Cet article traite des péchés majeurs. Pour en savoir plus sur le livre de Sayyid Abdoul-hossein Dastghib, voir préface Les péchés majeurs (livre).

Les péchés majeurs, signifiant littéralement "grands péchés", désignent les péchés pour lesquels le Coran et les hadiths promettent l'Enfer. Leur nombre et leur désignation varient selon les sources, allant de 7 à plus de 40. Certains péchés sont explicitement qualifiés de majeurs dans les versets 31 de la sourate An-Nissa et 37 de la sourate Ash-Shoura. Les livres de hadiths consacrent également des chapitres à ce sujet.

Celui qui commet un péché majeur sans se repentir est considéré comme fâssiq (impie) en droit islamique. Il n'est pas permis de le suivre dans la prière, son témoignage n'est pas accepté devant les tribunaux, et après sa mort, il mérite le châtiment, à moins que la miséricorde divine ou des intercessions ne le sauvent.

Définition

Article principal: Péché Le «péché» (en arabe :ذنب) désigne l'accomplissement d'un acte interdit par Dieu ou l'abandon d'une obligation divine. Il inclut les actes physiques (comme rompre le jeûne) et les actes intérieurs (comme le polythéisme). Les termes persans (بِزِه, نافرمانی) (désobéissance) et (تبهکاری) (méchanceté), ainsi que les termes arabes (إثم, ذنب, معصية), etc., expriment cette notion.

La détermination de ce qui constitue un péché ou une récompense relève du Coran et des hadiths, car de nombreux péchés échappent à la raison humaine et sont révélés par Dieu pour le bien-être spirituel de l'homme.

Catégories de péchés

Les péchés se divisent en deux types : kabâ'ir (majeurs) et saghâ'ir (mineurs).[1] Cette classification s'appuie sur le Coran et les hadiths. Le verset 31 de la sourate An-Nissa déclare : (اِنْ تَجْتَنِبُوا کَباِئَر ماتُنْهَؤنَ عَنْهُ نُکَفرِّعَنْکُمْ سَیئاتِکُم) « Si vous évitez les grands péchés qui vous sont interdits, Nous effacerons vos fautes et vous ferons entrer dans un lieu honorable. » De même, le verset 37 de la sourate Ash-Shoura mentionne les vertueux qui « évitent les grands péchés et les turpitudes ». Les hadiths des Imams, notamment dans le chapitre Bâb al-Kabâ'ir du livre Usûl al-Kâfî (24 hadiths), précisent que les péchés majeurs sont ceux pour lesquels Dieu a décrété l'Enfer.[2] Certains hadiths listent 7 péchés majeurs, d'autres 19.[3]

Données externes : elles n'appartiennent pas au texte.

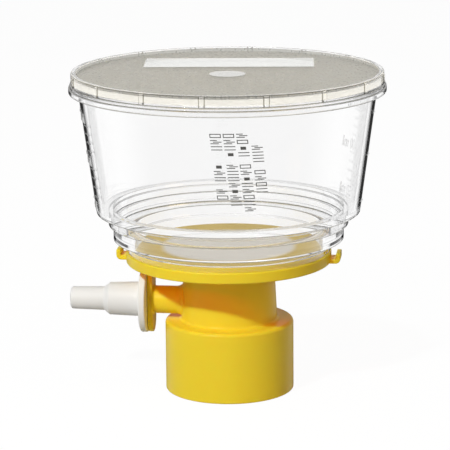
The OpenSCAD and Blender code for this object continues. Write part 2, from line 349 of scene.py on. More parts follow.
def addCamera(spot):
    # the camera's back, right and up directions from its azimuth, elevation and roll
    azimuth, roll = np.radians([spot["azimuth"], spot["roll"]])
    back = bearing(spot)
    right = np.array([np.cos(azimuth), np.sin(azimuth), 0])
    up = np.cross(back, right)
    aim = right * spot["aim"][0] + np.array([0, 0, spot["aim"][1]])
    data = bpy.data.cameras.new("camera")
    data.lens = spot["lens"]
    data.clip_start = spot["nearest"] * mm
    stance = np.eye(4)
    stance[:3, 0] = np.cos(roll) * right - np.sin(roll) * up
    stance[:3, 1] = np.sin(roll) * right + np.cos(roll) * up
    stance[:3, 2] = back
    stance[:3, 3] = (aim + back * spot["distance"]) * mm
    made = placed("camera", data)
    made.matrix_world = Matrix(stance.tolist())
    bpy.context.scene.camera = made


addCamera(cameraSpot)
bpy.context.scene.view_settings.view_transform = "Standard"
print("camera set")


studio = {
    # the lamps: azimuth and elevation in degrees, distance and size in metres, power in watts
    "lamps": {
        "key": {"azimuth": -26, "elevation": 36, "distance": 1.1, "size": 0.07, "power": 9.5},
        "fill": {"azimuth": 62, "elevation": 28, "distance": 1.2, "size": 0.8, "power": 2.6,
                 "colour": (1, 0.74, 0.36)},
        "top": {"azimuth": 0, "elevation": 86, "distance": 1.1, "size": 0.7, "power": 2},
    },
    "aimZ": 45,                   # height that they point at
    "ambient": 0.035,             # what matt surfaces get from all round
    "panel": 1.0,                 # four white panels round the object, as clear and shiny surfaces show them
    "flag": 0.03,                 # black flags between them, which draw the edges of a clear wall
    "flagFrom": (14, 32),         # degrees from a panel's middle over which a flag comes in
    "flagShare": 0.8,             # and how much of it is seen straight through
    "flagFromMirrored": (3, 6),   # the same for paths that were mirrored on their way, which see all of it
    "flagTo": (25, 28),           # and over which it ends for them
    "flagTop": (-0.12, 0.0),      # sines of the elevations over which their flag weakens
    "flagAbove": 0.2,             # to this share
    "panelTop": (0.26, 0.4),      # sines of the elevations over which the panels darken
    "above": 0.3,                 # to this band over them
    "zenithFrom": (0.6, 0.8),     # and over which the ceiling starts
    "zenith": 1.0,                # what it adds to the band
    "frontFrom": (72, 120),       # degrees from straight behind over which the viewer's side starts
    "front": 0.6,                 # and the share of it that mirrored paths see
    "floor": 0.56,                # grey of the floor under matt surfaces
    "floorSide": 1.8,             # metres
    "floorDrop": 0.05,            # below the object's foot
    "floorShade": 0.08,           # share of the floor's picture that is lit, and so holds the shadow
    "floorWhite": 1.05,           # strength of the rest
}


def addLamp(name, spot, aimZ):
    towards = Vector(bearing(spot))
    data = bpy.data.lights.new(name, "AREA")
    data.shape = "DISK"
    data.size = spot["size"]
    data.energy = spot["power"]
    data.color = spot.get("colour", white[:3])
    made = placed(name, data)
    made.location = Vector((0, 0, aimZ * mm)) + towards * spot["distance"]
    made.rotation_euler = towards.to_track_quat("Z", "Y").to_euler()


def raySorts(graph):
    # rays straight from the camera, rays that a clear surface bent, and rays that a surface mirrored;
    # a bent ray counts as glossy too, so it is taken off there
    camera, bent, glossy = [graph.ray(sort) for sort in ("Camera", "Transmission", "Glossy")]
    return camera, bent, glossy * (1 - bent)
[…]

Critères d'un péché majeur

Les théologiens soulignent que tout péché, en tant que désobéissance à Dieu, est grave.[4] La distinction entre péchés mageurs et mineurs repose sur des critères relatifs:[5]

  1. Tout péché spécifié comme majeur dans le Coran et les Hadiths.
  2. Tout péché pour lequel le Coran ou les hadiths promettent l’enfer.
  3. Tout péché qui est considéré dans le Coran ou le Hadith comme plus grand qu’un péché qui est certain d’être un péché majeur.
  4. Reconnaissance par les croyants comme péché majeur à l'époque des Imams.
  5. Répétition d'un péché mineur.
  6. Certains juristes considèrent le Ta‘zîr comme un signe de la gravité du péché.

Les péchés majeurs ne sont pas tous équivalents : certains (comme le polythéisme) exigent nécessairement le repentir,[6] tandis que d'autres peuvent être pardonnés par la grâce divine.

Liste des péchés majeurs

Certains récits mentionnent 7, certains 19 et certains 31 péchés majeurs. Certains savants en éthique ont cité les péchés majeurs comme étant au nombre de 7, certains 10, certains 20, d’autres 34, 40, et certains davantage.[7] De l’ensemble de ces propos, il ressort que ce qui est mentionné constitue des exemples et des illustrations des péchés majeurs :

  1. Polythéisme[8]
  2. Désespoir en la miséricorde divine[9]
  3. Insouciance face au châtiment divin[10]
  4. Maltraitance des parents[11]
  5. Meurtre d'un innocent[12]
  6. Appropriation des biens de l'orphelin[13]
  7. Désertion du jihad[14]
  8. Usure[15]
  9. Sorcellerie[16]
  10. Fornication [17]
  11. Sodomie
  12. Masturbation
  13. Adultere[18]
  14. Médisance
  15. Mensonge (surtout contre Dieu ou les Prophètes)
  16. Non-paiement de la zakât[19]
  17. Ivresse[20]
  18. Abandon de la prière[21]
  19. Parjure[22]
  20. Rupture des liens familiaux[23]
  21. Vol
  22. Dissimulation de témoignage
  23. Faux témoignage
  24. Jeu de hasard
  25. Consommation de viande illicite (Porcs ou animaux qui n’ont pas été abattus conformément à la loi islamique)
  26. Fraude commerciale
  27. Émigration empêchant l'accomplissement religieux
  28. Soutien à un tyran
  29. Non-restitution des droits d'autrui
  30. Gaspillage (*isrâf*)
  31. Trahison de confiance
  32. Cafardage (Namîma)
  33. Frivolités excessives
  34. Négligence du pèlerinage
  35. Persistance dans les petits péchés
  36. Envie

Polythéisme (shirk) et le reniement des obligations divines sont les pires péchés.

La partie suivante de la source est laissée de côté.